## Exercise details
Of the material below, the lines to be retyped are those from the line containing "0.6, 0.62), 0.9)" through the line containing "before = set(bpy.data.objects)", inclusive; reproduce them exactly.

## BEGIN

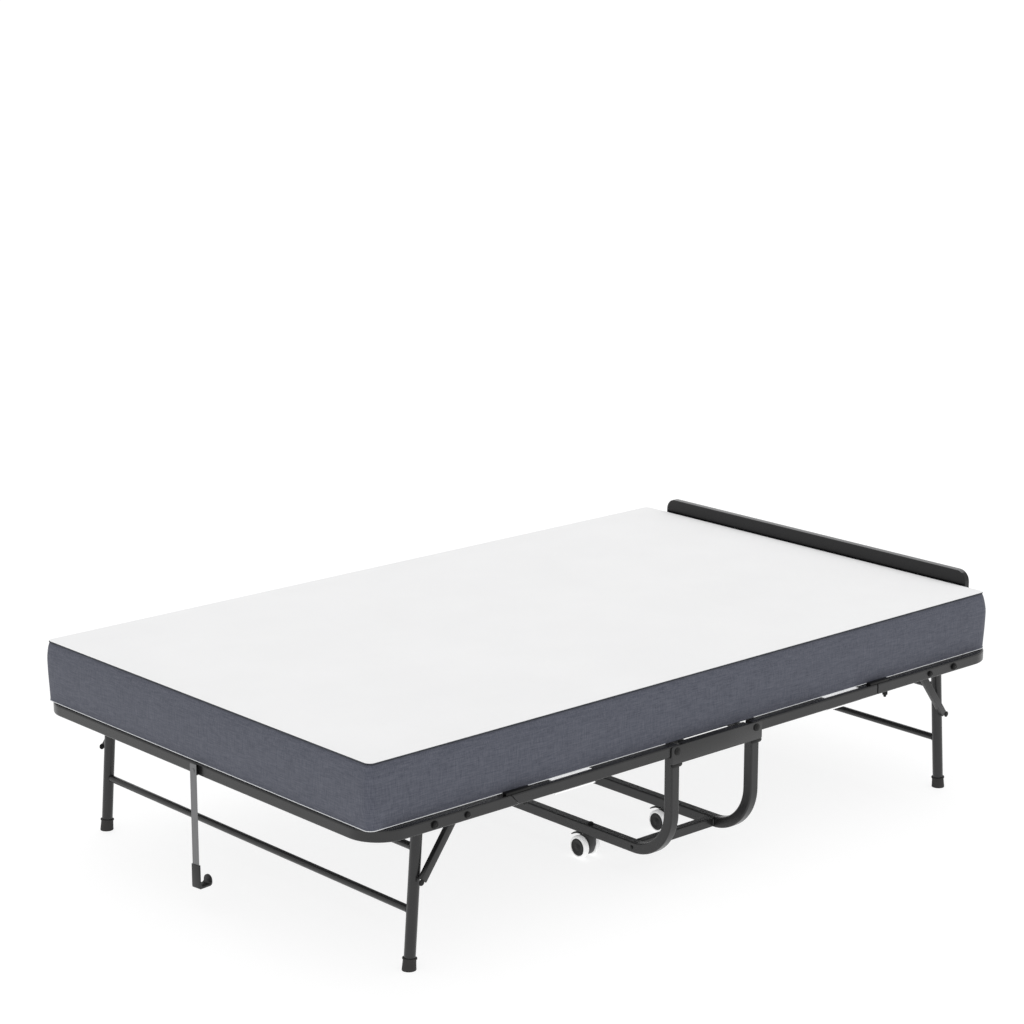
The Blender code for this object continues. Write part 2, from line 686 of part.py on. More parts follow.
# ---------------------------------------------------------------- castors
def build_castor(label, end, side_name, metal_black, white, black):
    stem_x = bed_x(end, HINGE_OUT + 0.0005)
    stem_y = SIDES[side_name] * CASTOR_Y
    swivel = make_empty(label + "_swivel_axis", (stem_x, stem_y, 0.0))
    axle = (stem_x, stem_y + TRAIL, WHEEL_R)

    ring = WHEEL_R - 0.0008
    crown = [(axle[1] + a, axle[2] + b) for a, b in arc((0, 0), ring, 86, 40, 3)]
    lower = [(axle[1] + a, axle[2] + b) for a, b in arc((0, 0), WHEEL_R * 0.72, 20, -160, 6)]
    top = U_BOTTOM_Z - GAP
    outline = [(stem_y - 0.0085, top), (stem_y + 0.0085, top), *crown, *lower, (stem_y - 0.0085, WHEEL_R + 0.006)]
    bm = bmesh.new()
    add_prism(bm, outline, 0, stem_x - FORK_HALF, stem_x + FORK_HALF)
    fork = make_object(label + "_fork", bm, black, (stem_x, stem_y, 0.0), swivel)
    bm = bmesh.new()
    add_round(bm, (stem_x - 0.02, *axle[1:]), (stem_x + 0.02, *axle[1:]), AXLE_R + GAP, SMALL_ROUND)
    boolean(fork, "DIFFERENCE", label + "_axle_hole_guide", bm)

    inner, outer = WHEEL_X
    tyre = [(inner, AXLE_R), (inner, WHEEL_R - 0.002), (inner + 0.002, WHEEL_R), (outer - 0.004, WHEEL_R),
            (outer - 0.001, WHEEL_R - 0.003), (outer, HUB_R)]
    profile = [(-x, r) for x, r in reversed(tyre)] + tyre
    bm = bmesh.new()
    add_turned(bm, profile, axle, ROUND)
    make_object(label + "_wheels", bm, white, axle, swivel, smooth=True)

    pivot = (stem_x, axle[1] + LEVER_PIVOT[0], LEVER_PIVOT[1])
    y, z = pivot[1], pivot[2]
    paddle = [(y - 0.0010, z - 0.0008), (y + 0.012, z - 0.0014), (y + 0.026, z - 0.0055), (y + 0.0275, z - 0.0035),
              (y + 0.014, z + 0.0015), (y, z + 0.0022), (y - 0.0016, z + 0.0010)]
    bm = bmesh.new()
    add_prism(bm, paddle, 0, stem_x - 0.011, stem_x + 0.011)
    make_object(label + "_brake_lever", bm, metal_black, pivot, swivel)


# ---------------------------------------------------------------- the whole bed
def build_trolley(metal, bolt_metal):
    for side_name, side in SIDES.items():
        build_centre_rail("center_rail_" + side_name, side, metal)
        build_base_bar("base_bar_" + side_name, side, metal)
    build_centre_deck(metal)
    for end in ENDS:
        build_u_frame("u_frame_" + end, end, metal)
        for side_name, side in SIDES.items():
            build_fold_bolt("fold_bolt_{}_{}".format(end, side_name), end, side, bolt_metal)


def build_half(end, metal, white, rubber):
    fold = make_empty(end + "_fold_axis", fold_pivot(end))
    build_end_tube(end, metal, fold)
    build_half_decks(end, metal, fold)
    for side_name in SIDES:
        build_rail(end, side_name, metal, fold)
        build_sleeve(end, side_name, white, fold)
        build_brace(end, side_name, metal, fold)
    build_legs(end, metal, rubber, fold)
    return fold


def build_bed():
    clear_scene()
    metal = make_material("black_powder_coat", (0.055, 0.055, 0.056), 0.42, 0.2)
    bolt_metal = make_material("black_bolts", (0.02, 0.02, 0.02), 0.35, 0.5)
    steel = make_material("grey_strap", (0.24, 0.24, 0.24), 0.45, 0.6)
    white = make_material("white_plastic", (0.86, 0.86, 0.85), 0.45)
    black = make_material("black_plastic", (0.02, 0.02, 0.02), 0.5)
    board_black = make_material("headboard_black", (0.04, 0.04, 0.04), 0.45)
    board_grey = make_material("headboard_grey", (0.5, 0.5, 0.5), 0.6)
    rubber = make_material("black_rubber", (0.05, 0.05, 0.05), 0.8)
    fabric = make_material("mattress_fabric", (0.6, 0.6, 0.62), 0.9)

    build_trolley(metal, bolt_metal)
    folds = {end: build_half(end, metal, white, rubber) for end in ENDS}
    build_mattress(fabric, folds)
    build_headboard(board_black, board_grey, folds["head"])
    build_latch(metal, steel, black, folds["foot"])
    for end in ENDS:
        for side_name in SIDES:
            build_castor("castor_{}_{}".format(end, side_name), end, side_name, black, white, black)


build_bed()
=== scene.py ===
"""Looks of a folding rollaway bed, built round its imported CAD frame.

Metres, in the frame's own coordinates: +Z up, +X towards the head, -Y the near side.
"""
import json
import math

import bmesh
import bpy
from mathutils import Matrix, Vector, noise


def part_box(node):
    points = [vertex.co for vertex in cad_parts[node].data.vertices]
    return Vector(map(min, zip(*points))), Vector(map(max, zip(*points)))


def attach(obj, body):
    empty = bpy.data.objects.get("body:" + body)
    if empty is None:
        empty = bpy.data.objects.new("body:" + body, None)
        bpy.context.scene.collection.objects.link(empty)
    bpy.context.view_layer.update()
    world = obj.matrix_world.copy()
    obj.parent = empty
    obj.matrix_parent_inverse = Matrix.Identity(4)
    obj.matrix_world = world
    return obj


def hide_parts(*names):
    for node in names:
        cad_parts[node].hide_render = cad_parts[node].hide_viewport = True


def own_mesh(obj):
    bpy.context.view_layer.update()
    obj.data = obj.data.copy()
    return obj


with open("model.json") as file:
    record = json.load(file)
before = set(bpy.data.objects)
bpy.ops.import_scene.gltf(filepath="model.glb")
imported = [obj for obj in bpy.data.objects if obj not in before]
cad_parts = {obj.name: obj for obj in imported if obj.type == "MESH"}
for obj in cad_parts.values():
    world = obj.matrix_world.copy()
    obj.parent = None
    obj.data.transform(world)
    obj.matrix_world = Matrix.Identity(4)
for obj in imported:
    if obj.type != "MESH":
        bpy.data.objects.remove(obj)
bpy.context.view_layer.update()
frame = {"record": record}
NODE_BODY = {node: body for body, nodes in frame["record"]["behaviour"]["bodies"].items() for node in nodes}

# ---------------------------------------------------------------- sizes: the CAD's, a few of them refined
ENDS = {"foot": -1.0, "head": 1.0}
SIDES = {"near": -1.0, "far": 1.0}
PLATE_LOW, PLATE_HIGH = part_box("center_rail_near")
CENTRE_X = (PLATE_LOW.x + PLATE_HIGH.x) / 2
GAP = 0.0003
HINGE_OUT = 0.1255
HINGE_Z = 0.3235
END_FACE = {"foot": 0.9740, "head": 0.9790}
SEAM = {"foot": 0.596, "head": 0.540}
SEAM_GAP = {"foot": 0.0008, "head": 0.0018}  # each tube end stands back this far from the seam
SEAM_SLANT = {"foot": 0.9, "head": 0.0}      # the foot seams are cut at a slant
# Splice block on top of the rail: from, to; then where its nut hangs and how far it hangs down
SPLICE = {"foot": (0.550, 0.619, 0.5604, 0.0062), "head": (0.517, 0.584, 0.580, 0.0110)}
SPLICE_Y = (0.5905, 0.6035)
SPLICE_RISE = 0.006
RAIL_OUT = 0.6066
TUBE = 0.025
TUBE_R = 0.0032
CORNER_R = 0.080
RAIL_INNER_END = 0.1175
DECK_TOP = HINGE_Z + TUBE / 2
PLATE_T = 0.003
PLATE_HALF = 0.143
PLATE_Z = (0.294, 0.336)
SLEEVE_OUT = (0.368, 0.484)
SLEEVE_Y_IN = 0.558
LEG_PIVOT_OUT = 0.8155
LEG_Y = 0.552
LEG_R = 0.0125
LEG_TILT = math.radians(4.5)
CROSSBARS_DOWN = (0.064, 0.198)
BRACE_PIVOT_OUT = 0.728
BRACE_LENGTH = 0.166
BRACE_ANGLE = math.radians(53.6)
BRACE_HALF = 0.008
BRACE_T = 0.0018
BRACE_Y = (0.5670, 0.5795)
BOARD_HALF = 0.514
BOARD_Z = (0.3363, 0.5137)
BOARD_T = 0.018
LATCH_OUT = 0.9834
LATCH_Y = -0.0087
LATCH_TURN = math.radians(7)
SLAT_YS = [-0.137 * 3.5 + 0.137 * i for i in range(8)]
SLAT_HALF = 0.0475
SLAT_T = 0.0012
U_X = HINGE_OUT + 0.0005
U_LOW = 0.057
U_BEND = 0.120
BASE_BAR_Y = 0.4835
STEM_Y = 0.338
WHEEL_R = 0.0265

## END

## Problem solution
    fabric = make_material("mattress_fabric", (0.6, 0.6, 0.62), 0.9)

    build_trolley(metal, bolt_metal)
    folds = {end: build_half(end, metal, white, rubber) for end in ENDS}
    build_mattress(fabric, folds)
    build_headboard(board_black, board_grey, folds["head"])
    build_latch(metal, steel, black, folds["foot"])
    for end in ENDS:
        for side_name in SIDES:
            build_castor("castor_{}_{}".format(end, side_name), end, side_name, black, white, black)


build_bed()
=== scene.py ===
"""Looks of a folding rollaway bed, built round its imported CAD frame.

Metres, in the frame's own coordinates: +Z up, +X towards the head, -Y the near side.
"""
import json
import math

import bmesh
import bpy
from mathutils import Matrix, Vector, noise


def part_box(node):
    points = [vertex.co for vertex in cad_parts[node].data.vertices]
    return Vector(map(min, zip(*points))), Vector(map(max, zip(*points)))


def attach(obj, body):
    empty = bpy.data.objects.get("body:" + body)
    if empty is None:
        empty = bpy.data.objects.new("body:" + body, None)
        bpy.context.scene.collection.objects.link(empty)
    bpy.context.view_layer.update()
    world = obj.matrix_world.copy()
    obj.parent = empty
    obj.matrix_parent_inverse = Matrix.Identity(4)
    obj.matrix_world = world
    return obj


def hide_parts(*names):
    for node in names:
        cad_parts[node].hide_render = cad_parts[node].hide_viewport = True


def own_mesh(obj):
    bpy.context.view_layer.update()
    obj.data = obj.data.copy()
    return obj


with open("model.json") as file:
    record = json.load(file)
before = set(bpy.data.objects)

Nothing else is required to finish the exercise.